At the moment, the vision is still unclear — as is the question of who’s going to implement it, and how, and with what funds. The Kennedy Center has deep pockets, but cost-cutting also is at issue in these challenging times, for an orchestra with a $36 million budget that’s not selling tickets. The NSO’s cello section is unhappy that one of its positions, left vacant due to retirement, will not be filled, reducing the section from 11 cellos to 10, although Shapiro says the ultimate outcome of this reduction is that the orchestra will maintain its current size.
The orchestra’s greatest strength, Shapiro says, is its “flexibility,” specifically its “willingness to try lots of different kinds of music” and “working with artists who are not of our classical world.” That’s a useful prerequisite for success in the 21st century, particularly for an orchestra that doubles as a pops orchestra.

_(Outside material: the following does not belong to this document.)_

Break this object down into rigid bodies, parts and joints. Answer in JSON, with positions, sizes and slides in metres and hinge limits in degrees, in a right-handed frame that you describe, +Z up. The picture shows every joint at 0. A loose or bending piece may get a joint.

But it’s hardly going to help it forge a new identity. “I think they’re an orchestra that is really hungry to be great,” Shapiro says. But the NSO isn’t going to be great until everybody involved takes the responsibility of making it that way, rather than waiting for someone else — the marketing department, better winds, a new music director — to come along and fix it.
Pereira, the principal horn player, has been a motivating force; other players are encouraged simply that the orchestra was able to win someone of his caliber. He offers a slightly different, European perspective on the NSO’s trajectory. Compared with its august counterparts in Europe, he avers, “This orchestra is in a growing process.” He adds: “The orchestras in Europe have established their tradition for so many years; they have so many recordings. . . . I am sure we will be there if we take the opportunity to reach the world audience through marketing, through social media.” Does he himself use social media? Not so much.
Pereira would make a good poster boy for a new NSO, one representing the very best of musical quality. One hopes he doesn’t also become a poster boy for the NSO’s current reality: a great musician in a so-so orchestra, waiting for someone, anyone, to make it better.